Former AgResearch scientist, Ian Knowles, likes to lead from the front when it comes to sheep and plant trials and comparative experiments on his diverse hill country farm.
He farms about 4000 ewes and 1000 hoggets at Glenmark Springs and most of the genetics have come out of trial mobs he still runs to find out what works and what doesn't.
"Also with the plant genetics, if there's anything new or novel, I'm pretty keen to get a couple of hectares in to see what it looks like on the farm," he says.
The 2023 Canterbury Ballance Farm Environment Awards supreme winner has done extensive fertiliser trials too.
“For four or five years I ran fertiliser trials on two different sites on the property with all the conventional fertilisers and also comparing them with more natural type products, like seaweed-based fertilisers.”
He found natural fertilisers to be a lot more unpredictable than chemical products.
“You're seeing some results you weren't expecting and then often you weren't getting the results that you were hoping for. Sometimes it would take maybe 18 months or two years to see a result,” he says.

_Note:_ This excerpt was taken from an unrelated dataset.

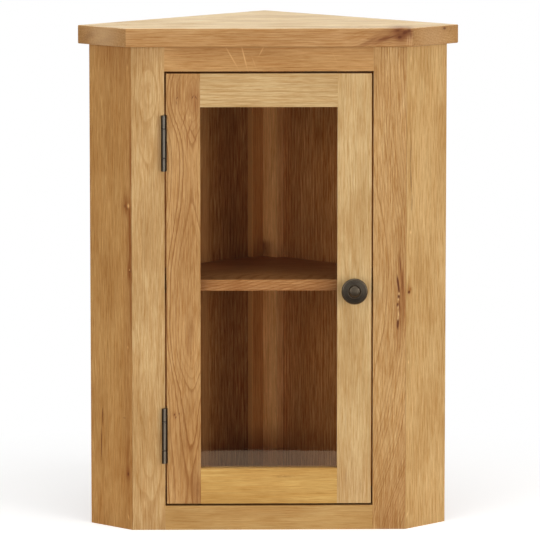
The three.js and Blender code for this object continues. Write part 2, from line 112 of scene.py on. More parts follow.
def addNode(tree, kind, inputs, **settings):
    node = tree.nodes.new("ShaderNode" + kind)
    for key, value in settings.items():
        setattr(node, key, value)
    for key, value in inputs.items():
        if isinstance(value, bpy.types.NodeSocket):
            tree.links.new(value, node.inputs[key])
        else:
            node.inputs[key].default_value = value
    return node


def outputOf(tree, kind, *values, output=0, **settings):
    return addNode(tree, kind, dict(enumerate(values)), **settings).outputs[output]


def calc(tree, operation, *values, clamp=False):
    return outputOf(tree, "Math", *values, operation=operation, use_clamp=clamp)


def times(tree, first, second, clamp=False):
    return calc(tree, "MULTIPLY", first, second, clamp=clamp)


def scaled(tree, value, factor, start, clamp=False):
    return calc(tree, "MULTIPLY_ADD", value, factor, start, clamp=clamp)


def vectorCalc(tree, operation, *values, output=0):
    return outputOf(tree, "VectorMath", *values, output=output, operation=operation)


def objectPlace(tree):
    return outputOf(tree, "TexCoord", output="Object")


def axisOf(tree, vector, axis):
    return outputOf(tree, "SeparateXYZ", vector, output=axis)


def laidOut(tree, place, start, turn, size):
    return outputOf(tree, "Mapping", place, start, turn, size, vector_type="TEXTURE")


def blendColour(tree, share, first, second, blend="MIX"):
    inputs = {0: share, 6: first, 7: second}
    return addNode(tree, "Mix", inputs, data_type="RGBA", blend_type=blend).outputs[2]


def greyOf(tree, value):
    return outputOf(tree, "CombineColor", value, value, value)


def mixShaders(tree, share, first, second):
    return outputOf(tree, "MixShader", share, first, second)


def rayKinds(tree):
    path = addNode(tree, "LightPath", {}).outputs
    seen = calc(tree, "MAXIMUM", path["Is Camera Ray"], path["Is Transmission Ray"])
    return seen, path["Is Glossy Ray"]


def remap(tree, value, fromLow, fromHigh, toLow=0.0, toHigh=1.0):
    return outputOf(tree, "MapRange", value, fromLow, fromHigh, toLow, toHigh, clamp=True)


def noiseAt(tree, place, size, detail=2.0, rough=0.5, output=0):
    stretched = laidOut(tree, place, (0, 0, 0), (0, 0, 0), size)
    inputs = {"Vector": stretched, "Scale": 1.0, "Detail": detail, "Roughness": rough}
    return addNode(tree, "TexNoise", inputs).outputs[output]


def bell(tree, value):
    return calc(tree, "EXPONENT", times(tree, value, -1.0))


def total(tree, parts):
    result = parts[0]
    for part in parts[1:]:
        result = calc(tree, "ADD", result, part)
    return result


def ramp(tree, value, stops):
    node = addNode(tree, "ValToRGB", {0: value})
    points = node.color_ramp.elements
    while len(points) < len(stops):
        points.new(0.5)
    for point, (at, level) in zip(points, stops):
        point.position = at
        point.color = (level, level, level, 1)
    return node.outputs[0]


def newMaterial(name):
    material = bpy.data.materials.new(name)
    material.use_nodes = True
    material.node_tree.nodes.clear()
    return material, material.node_tree


def finishSurface(tree, inputs, height, strength, distance):
    relief = {"Strength": strength, "Distance": distance, "Height": height}
    bump = addNode(tree, "Bump", relief).outputs[0]
    surface = addNode(tree, "BsdfPrincipled", {**inputs, "Normal": bump}).outputs[0]
    addNode(tree, "OutputMaterial", {0: surface})


def linear(colour):  # screen colour, 0 to 255
    parts = [part / 255 for part in colour]
    return tuple(p / 12.92 if p < 0.04045 else ((p + 0.055) / 1.055) ** 2.4 for p in parts)


def shade(colour, factors=(1, 1, 1)):
    return tuple(part * factor for part, factor in zip(colour, factors)) + (1.0,)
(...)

Environmental stewardship is a key part of Ian’s land management plan.
To stop soil erosion, 35 hectares of steep or uncultivable land has been planted in poplar poles, and at the back of the farm, he's even planted a fruit orchard around a drafting yard.
There are some scenic surprises dotted around the dryland property that Ian’s parents purchased 20 years ago.
Native gullies that have never been developed divide the steep hills, and large outcrops of limestone rocks jut out of summer-parched land.
Some of the outcrops are archaeological sites as they contain examples of Māori rock drawings.
"There's 26 individual drawings that have been noted and reported on and there may be more but some of the areas are not that easy to get to," he says.
An iwi covenant or kawenata ensures they stay the way they are.
Not far away in a paddock are a herd of lanky ostriches.
Ian has about 40 on his farm and the two breeding groups have started laying eggs.
“They tend just to find a bit of dirt and start laying, but on the hill country the eggs do tend to roll around a bit!”
Last year's chicks, which are now as big as their parents are sharing the grazing duties with the sheep.
“The only challenge we have for the young birds is keeping them warm and dry until they're big enough to look after themselves, and after that, they're pretty much bulletproof.”
He is not sure yet if he will farm them commercially for their meat.
“If you don't have a market for the product, there's no point in really multiplying them up. So, at the moment, we're a wee bit in limbo.”